In the 2008 real estate market with the subprime housing crisis seemingly sending all investors running for cover, many people may be skeptical about investing in real estate. However, if one can hold on to a property for a while, this can be the best time to buy real estate. If the market hasn’t hit bottom yet, it soon will. The cyclical nature of the economy suggests that when it does hit bottom, growth will resume, resulting in potentially high profits for those who got in at the bottom.
For this reason, investing in California real estate can be an appealing option if you can manage it. Here’s why:
The Coastlines in California Don’t Change
Global warming notwithstanding, California will always be on the West Coast. That means access to the Pacific Ocean and the beautiful beaches. Property values are dependent on a variety of factors that may shift over the years, but California will never change as a prime beach and ocean location.

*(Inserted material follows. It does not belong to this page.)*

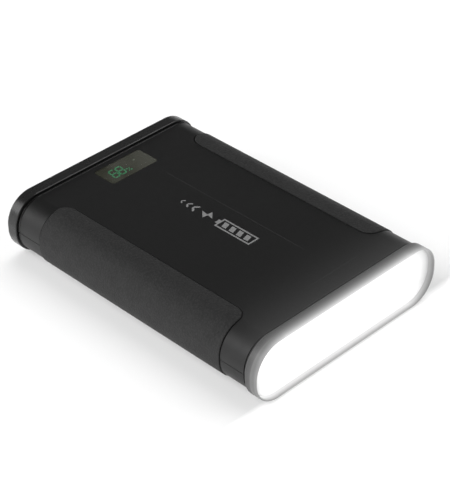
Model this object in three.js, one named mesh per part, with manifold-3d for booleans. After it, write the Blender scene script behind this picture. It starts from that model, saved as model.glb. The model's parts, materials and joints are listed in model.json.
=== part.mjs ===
// A flat lithium power bank with a lamp across its front end.
// Millimetres. X is the width, Y the length (lamp at -Y, sockets at +Y) and Z is up.
// The origin is under the middle of the case, on the surface that the feet stand on.
import * as THREE from 'three';
import { mergeVertices } from 'three/addons/utils/BufferGeometryUtils.js';
import Module from 'manifold-3d';

const wasm = await Module();
wasm.setup();

// Driving dimensions of the outside
const LENGTH = 214;
const FLANGE_WIDTH = 152;
const FLANGE_HEIGHT = 41;
const FLANGE_RADIUS = 19;
const FLANGE_CLEARANCE = 0.6; // from the ground to the underside of both end flanges
const MID = FLANGE_CLEARANCE + FLANGE_HEIGHT / 2;
const GAP = 0.3; // left between neighbouring pieces
const ROOT = 0.2; // how far a post or rib reaches into the wall that it stands on
const PAST = 1; // how far a cut runs past the face that it opens

// How far each layer of the case lies inside the flanges
const GRIP_INSET = 0.8;
const BODY_INSET = 1.4;
const GRIP_THICKNESS = 1.3;
const WALL = 2.2;
const INNER_INSET = BODY_INSET + WALL;
const SPIGOT_INSET = INNER_INSET + GAP;
const SPIGOT_WALL = 1.6;
const SPIGOT_BORE = SPIGOT_INSET + SPIGOT_WALL;
const BODY_BOTTOM = FLANGE_CLEARANCE + BODY_INSET;
const BODY_TOP = FLANGE_CLEARANCE + FLANGE_HEIGHT - BODY_INSET;
const INNER_TOP = BODY_TOP - WALL;
const INNER_BOTTOM = BODY_BOTTOM + WALL;

// Stations along the length
const FRONT = -LENGTH / 2;
const BEZEL_BACK = FRONT + 8.9;
const SHELL_FRONT = BEZEL_BACK + GAP;
const BEZEL_SPIGOT_END = BEZEL_BACK + 6.1;
const REAR = LENGTH / 2;
const CAP_FRONT = REAR - 8.2;
const SHELL_REAR = CAP_FRONT - 0.5;
const CAP_SPIGOT_END = CAP_FRONT - 6.1;

// Lamp
const RIM_WALL = 1.3;
const LENS_RECESS = 3.5;
const LENS_THICKNESS = 1.9;
const GASKET_THICKNESS = 0.5;
const LENS_FRONT = FRONT + LENS_RECESS;
const LENS_BACK = LENS_FRONT + LENS_THICKNESS;
const GASKET_FRONT = LENS_BACK + GAP;
const LEDGE_FRONT = GASKET_FRONT + GASKET_THICKNESS + GAP;
const REFLECTOR_WALL = 1.2;
const LED_STRIP = { width: 118, height: 4, thickness: 0.9 };
const BOARD_THICKNESS = 1.6;
const LED_BOARD_FRONT = BEZEL_SPIGOT_END + GAP;

// Shell joint: a tongue on the lower shell stands inside the upper shell's wall
const TONGUE_HEIGHT = 1.5;
const TONGUE_THICKNESS = 0.9;

// Rubber side grips, as they look from above
const GRIP_EDGE = 51.6;
const GRIP_FRONT = -77.2;
const GRIP_REAR = 77.6;
const GRIP_CORNER = 8.5;

// Charge display in the top of the upper shell
const DISPLAY = { x: 2, y: 83.2, width: 38, length: 18.5, thickness: 1.2, corner: 2.2 };
const DISPLAY_LEDGE = 2.5;
const DISPLAY_MODULE = { width: 30, length: 13.5, height: 5.5 };
const DISPLAY_BOARD = { width: 52, length: 16, thickness: 1.3 };
const DISPLAY_POST = { spacing: 42, radius: 2.2 };

// Feet, and the case screws that they cover
const FOOT_X = 44;
const FOOT_Y = 85;
const FOOT_RADIUS = 6;
const FOOT_SEAT = 0.8;
const POST_RADIUS = 3.5;
const SCREW_SHANK = 1.25;
const SCREW_TIP = { radius: 0.75, length: 1 };
const SCREW_HOLE = 1.6;
const SCREW_HEAD = 2.6;
const SCREW_HEAD_HEIGHT = 1.6;
const COUNTERBORE = 2.9;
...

Weather and Real Estate in California
Similarly, a location factor that remains stable in California is the weather. Especially in Southern California, you will find that temperatures are moderate year round in relation to other parts of the country. No sweltering summers of the kind you might find in Texas or harsh winters such as Minnesotans may suffer. If you want to jump in the pool in November, your California property is the perfect place for it.
California’s Global Significance
Los Angeles is an Alpha City, meaning it is one of the most important cities in the world with regard to cultural, political and economic significance. As such, Los Angeles and other cities in California are highly desirable locations the world over. California property is known internationally as prime real estate.
California Real Estate Market Strength
California is traditionally one of the most expensive housing markets in the country. This means when the market does rebound, it can potentially rebound to new heights in the state of California. For example, the median home price in Laguna Beach in 1999 was $233,500. Only 7 years later, in 2006, it was $857,710, a nearly 300% increase. The median price for a single family home in Newport Beach in 1999 was $663,000. In 2006, 1.9 million. If California real estate prices can return to the heights they once saw, it could make those who invest today extremely well off down the road.